It has been nearly three years since I started climbing, and I’m feeling a wee bit nostalgic. We’ve spent the last three years enjoying our climbing trips and climbing friends, and learning a ton about ourselves and about climbing. We’ve watched some climber kids grow into absolutely incredible young adults, and we look forward to many more years of friends, trips, and playing outside.

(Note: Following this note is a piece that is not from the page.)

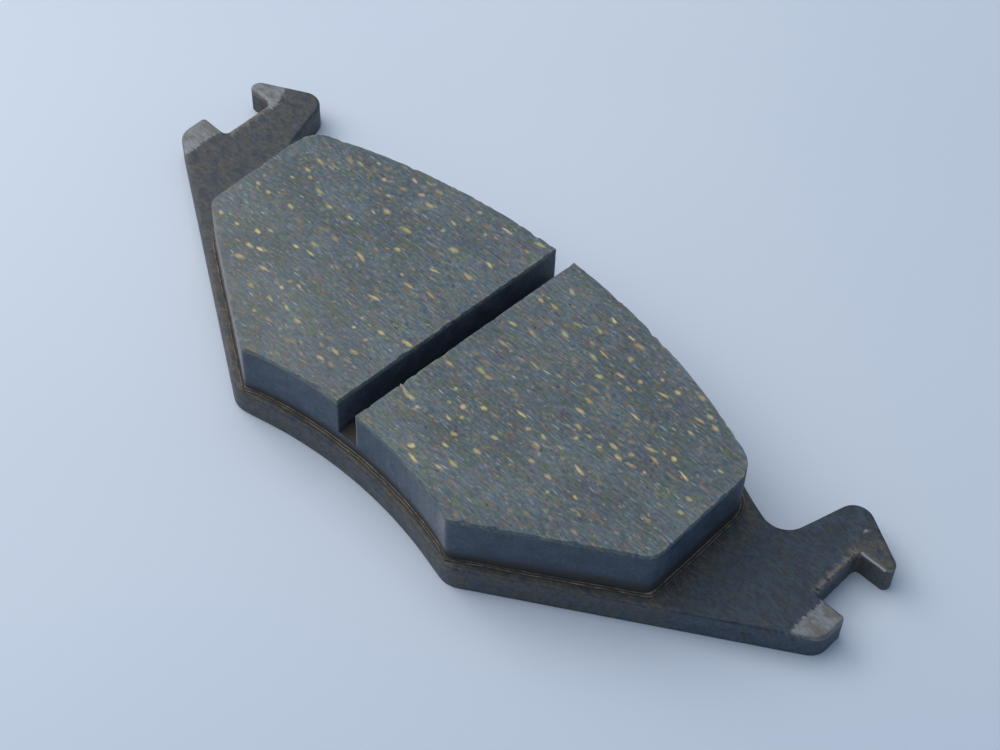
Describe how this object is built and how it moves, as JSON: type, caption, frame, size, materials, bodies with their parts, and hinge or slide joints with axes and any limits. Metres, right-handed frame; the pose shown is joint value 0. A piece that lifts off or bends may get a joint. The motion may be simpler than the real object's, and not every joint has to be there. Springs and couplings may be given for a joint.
{
  "type": "disc brake pad",
  "caption": "Disc brake pad: notched steel backing plate with two blocks of friction material on a keyed underlayer, parted by a slanted slot.",
  "frame": {"origin": "on the plate's flat back face, at the middle of the pad's outline", "axes": "+X along the pad from notch to notch, +Y radially outward on the axle, +Z out of the friction face towards the disc"},
  "size_m": [0.137, 0.0505, 0.015],
  "materials": {
    "plate_steel": "dark baked coating, worn to bare grey steel on the arms of the ears",
    "bond_coat": "dull brown resin with a thin squeezed-out edge",
    "underlayer_compound": "rough dark brown moulded compound",
    "friction_material": "ground grey moulded compound with brass chips and pale fibres"
  },
  "bodies": {
    "root": {"backing_plate": "plate_steel", "adhesive_film": "bond_coat", "underlayer": "underlayer_compound", "friction_block_left": "friction_material", "friction_block_right": "friction_material"}
  },
  "joints": []
}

I am, I have to admit, a bit reenergized. We took most of the season off for family stuff, and have just recently gotten back into the gym to try to get into shape. Both Chris and I have been surprised just how much fun we’re having after such a long break. I think that it gave my tendons a chance to heal and repair a bit, and it gave me a mental break. I’d been very firmly plateaued at climbing 5.9 outside, 10b onsight and 10b redpoints in the gym, and that’s that — for about two years. Now, getting back into the gym, partly the route ratings are a bit soft, and partly, I think I’ve done a better job of taking care of myself with some additional training strategies. We spent the first month back in the gym doing 100% endurance, and I haven’t lost any weight but have gained endurance for sure. Then, when I couldn’t do any more vertical laps, we spent a climbing day with a friend who, off the couch, got on an 11a. I watched her climb, and thought to myself… I just think I can do that. So, our next climbing day out I planned to work a 10d (onsite! but I still say it’s a 10c, at most) and the 11a on toprope. I think that 11a (which feels like a 10d to me) is within reach. Hopefully I’ll have time to work it before it comes down — my gut feeling is that I need about two more days on it to link it all up.
I also onsighted two 10cs (that felt like hard 10bs to me) our last gym visit, so I’m a rather happy camper.
What do I think has changed? I have emphasized two days a week of core strength (situps and pushups, and other ab exercises) which definitely help on the steep and on body tension moves. I also have been diligently training my antagonist muscles with reverse wrist curls, weighted forearm rotation, shoulder presses and other free weight and resistence training. I also feel like my finger tendons are starting to catch up with my muscles, and they’re feeling more stable than they used to. So, now when I get on a 10d, I’m not just thinking about whether or not I’m going to hurt myself, I can just relax and climb.
It doesn’t hurt to be climbing with my fantastic partners, Chris, Shawn, Victoria, Amy, and everybody else from our VW family… not only is it wonderful to spend our time with such good friends; it’s also just fun to cheer each other on.